Lotringer includes a lengthy interview she conducted with Burroughs on the
nature of terrorism, as well as a piece in which Burroughs interviews Patti
Smith about the music business.
It is also fascinating to watch the evolution of Burroughs' preoccupations
over the course of the second half of his lifetime, from his waxing and
waning enthusiasm for Scientology and Wilhelm Reich's Orgone Box to his
campaign to have the apomorphine cure that ended his heroin addiction
approved for use in America.
Especially poignant is the description of Burroughs' struggle with his most pernicious
inner demon, the infamous "William Tell" incident in Mexico City, 1951, in which a drunken Burroughs attempted to shoot a whiskey glass off his wife's head, missed low, and killed her. Though Burroughs was never tried for the incident -- he fled to
Tangier and the case was eventually dropped -- it continued to haunt him
throughout his life, and whenever the subject was broached by one
interviewer or another, we clearly see the stages of the inner battle.

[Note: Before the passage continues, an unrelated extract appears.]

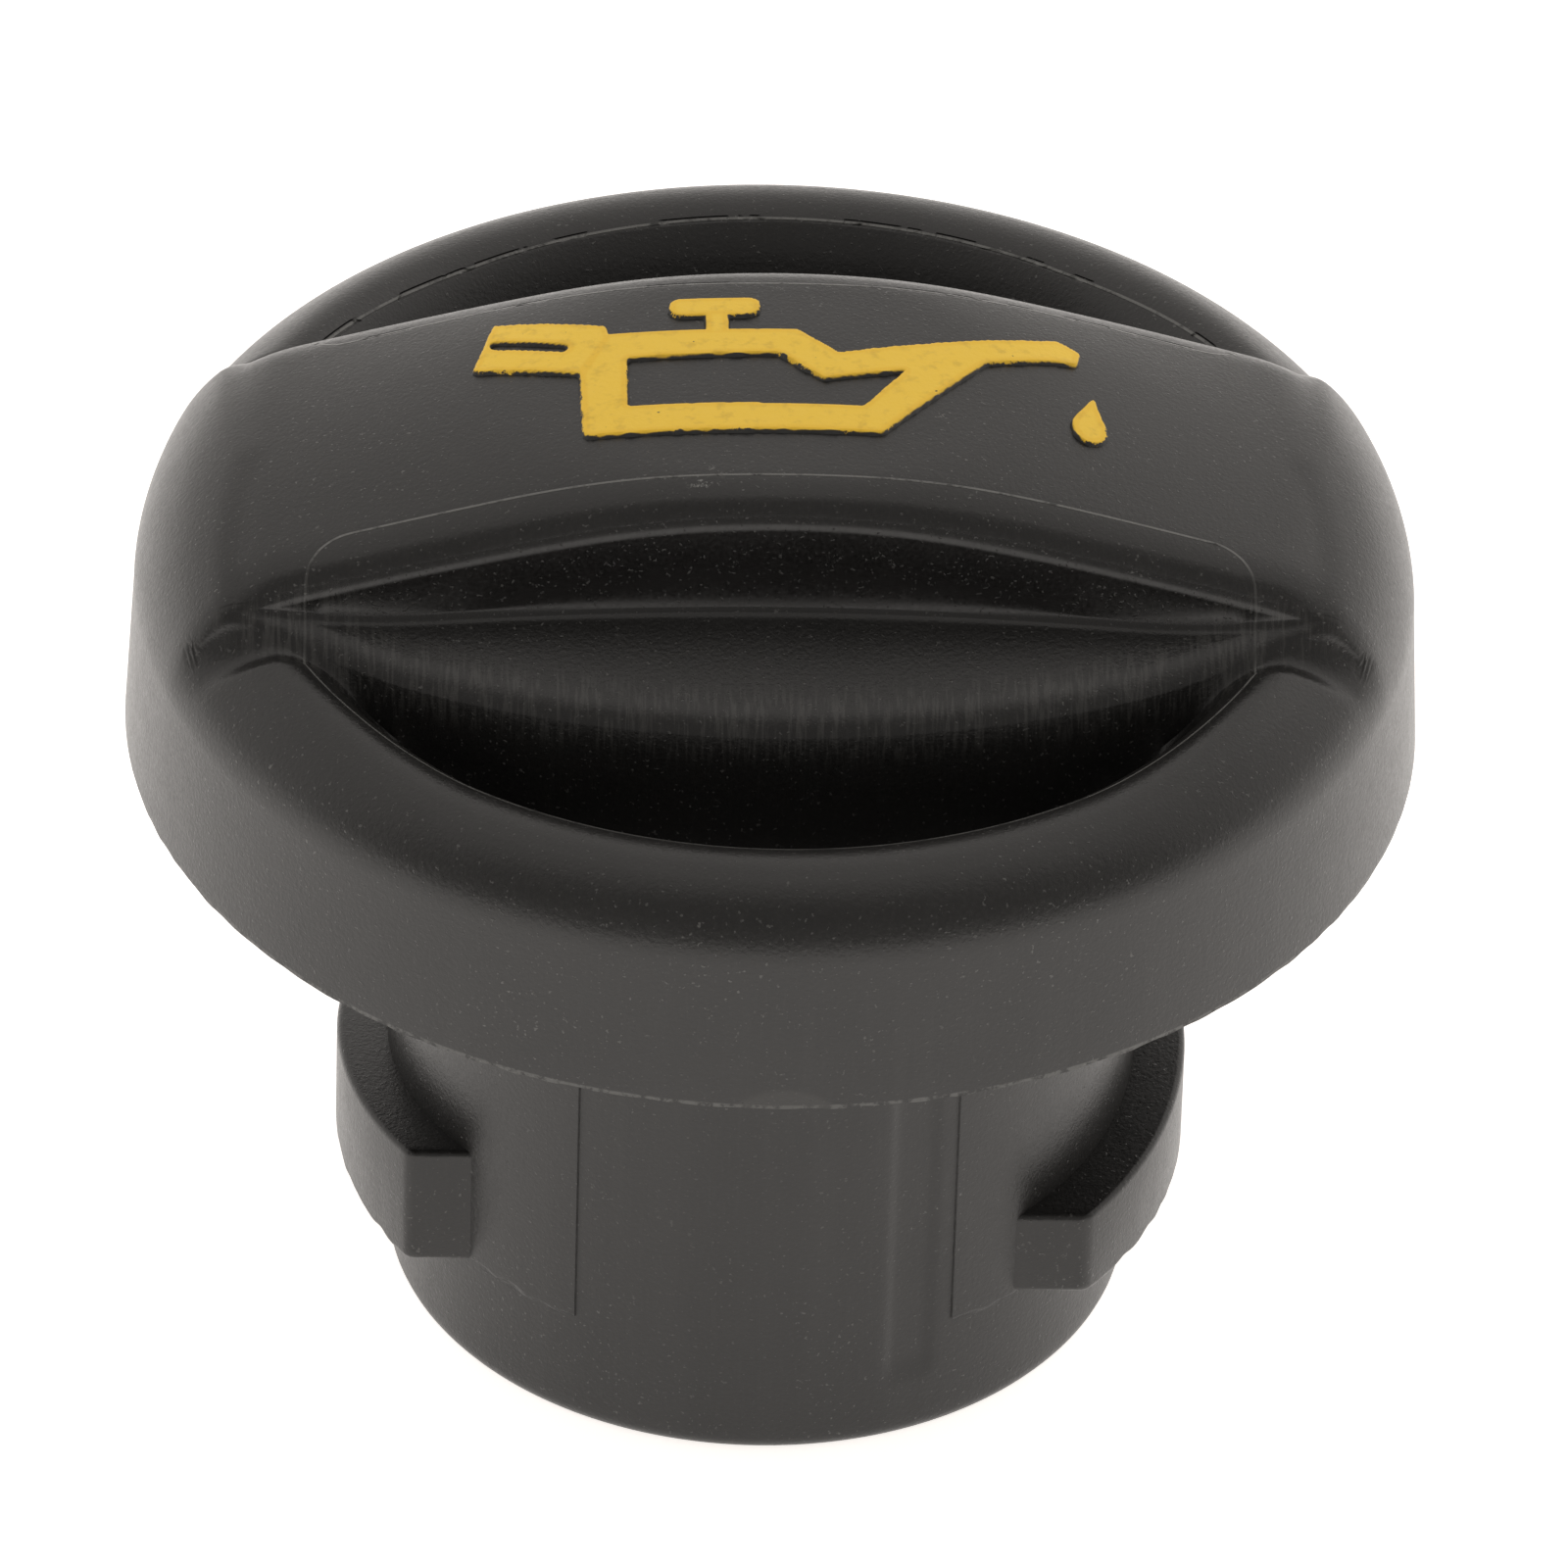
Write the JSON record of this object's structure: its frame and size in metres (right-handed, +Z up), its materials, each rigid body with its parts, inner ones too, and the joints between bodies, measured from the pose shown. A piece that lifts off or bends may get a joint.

Early interviews have Burroughs claiming that the gun went off
accidentally, while later he ascribes the incident to an imbalance in the
gun, then to alcohol, and finally to an Ugly Spirit within him, a
manifestation of the worst elements of his nature. A fascinating dialogue
between Burroughs and Allen Ginsburg describes a sweat-lodge ceremony in
which a Navajo shaman exorcises the Ugly Spirit with great difficulty.
Lotringer's collection is aptly titled. Burroughs Live is just that,
a full realization through his own words of the author as a person with
idiosyncracies, hopes, fears, and an evolving soul. Removed from the easy
pigeonholing -- junky, homosexual, gun freak, beatnik -- to which he has
too often been subjected, William Burroughs emerges once again as a writer
and a man worthy of reassessment, with ideas that continue to resonate and
challenge us, and a presence that is sorely missed. That's all I'm saying.